The Head and Shoulders pattern is a popular and reliable trend reversal pattern in technical analysis. It signals that a bullish trend is about

to reverse into a bearish trend (regular head and shoulders) or that a bearish trend is about to reverse into a bullish

trend (inverse head and shoulders). Here’s how to trade it:


1️⃣ Understanding the Head and Shoulders Pattern

  • Left Shoulder: A price rise, followed by a decline.

  • Head: A higher peak, followed by a decline.

  • Right Shoulder: A lower peak, close to the left shoulder's height, followed by a decline.

  • Neckline: The support level connecting the lows of the left shoulder and right shoulder.

💡 Regular Head and Shoulders → Bearish Reversal
💡 Inverse Head and Shoulders → Bullish Reversal


2️⃣ Identifying the Pattern

📌 Look for: ✔ An uptrend before a regular Head and Shoulders.
✔ A downtrend before an inverse Head and Shoulders.
✔ Symmetry in shoulders (but not always perfect).
✔ Volume confirmation (higher volume on the breakout).


3️⃣ Trading Strategy

🔴 For Regular Head and Shoulders (Bearish Reversal)

📉 Entry (Sell Short)

  • Enter when the price breaks below the neckline with high volume.

  • You can wait for a pullback (retest of the neckline) for a safer entry.

📉 Stop-Loss

  • Place the stop above the right shoulder or head for more safety.

📉 Take Profit (Target)

  • Measure the height of the head to the neckline, and project it downward.

  • Example: If the height is 50 points, set the target 50 points below the neckline.


🟢 For Inverse Head and Shoulders (Bullish Reversal)

📈 Entry (Buy Long)

  • Enter when the price breaks above the neckline with strong volume.
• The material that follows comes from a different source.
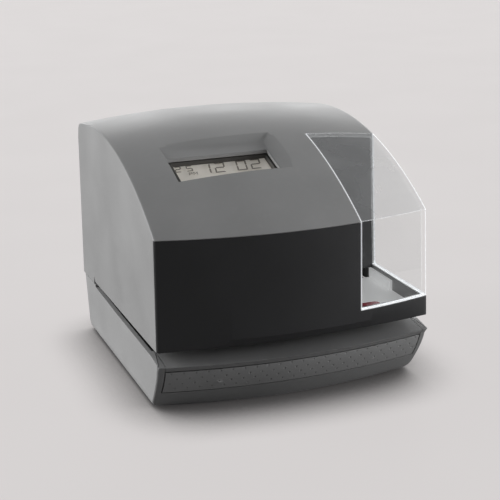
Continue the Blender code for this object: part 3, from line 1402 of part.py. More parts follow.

  • A pullback to the neckline can offer a better risk-reward entry.

📈 Stop-Loss

  • Place the stop below the right shoulder or head.

📈 Take Profit (Target)

  • Measure the head to neckline distance and project it upwards.


4️⃣ Additional Confirmation Factors

Volume Surge at neckline breakout.
RSI or MACD Divergence for added confirmation.
Trendline or Moving Average Confluence.


5️⃣ Risk Management

🔸 Don't chase the trade, wait for confirmation.
🔸 Use a 2:1 risk-reward ratio at least.
🔸 Stick to your stop-loss and avoid emotional trading.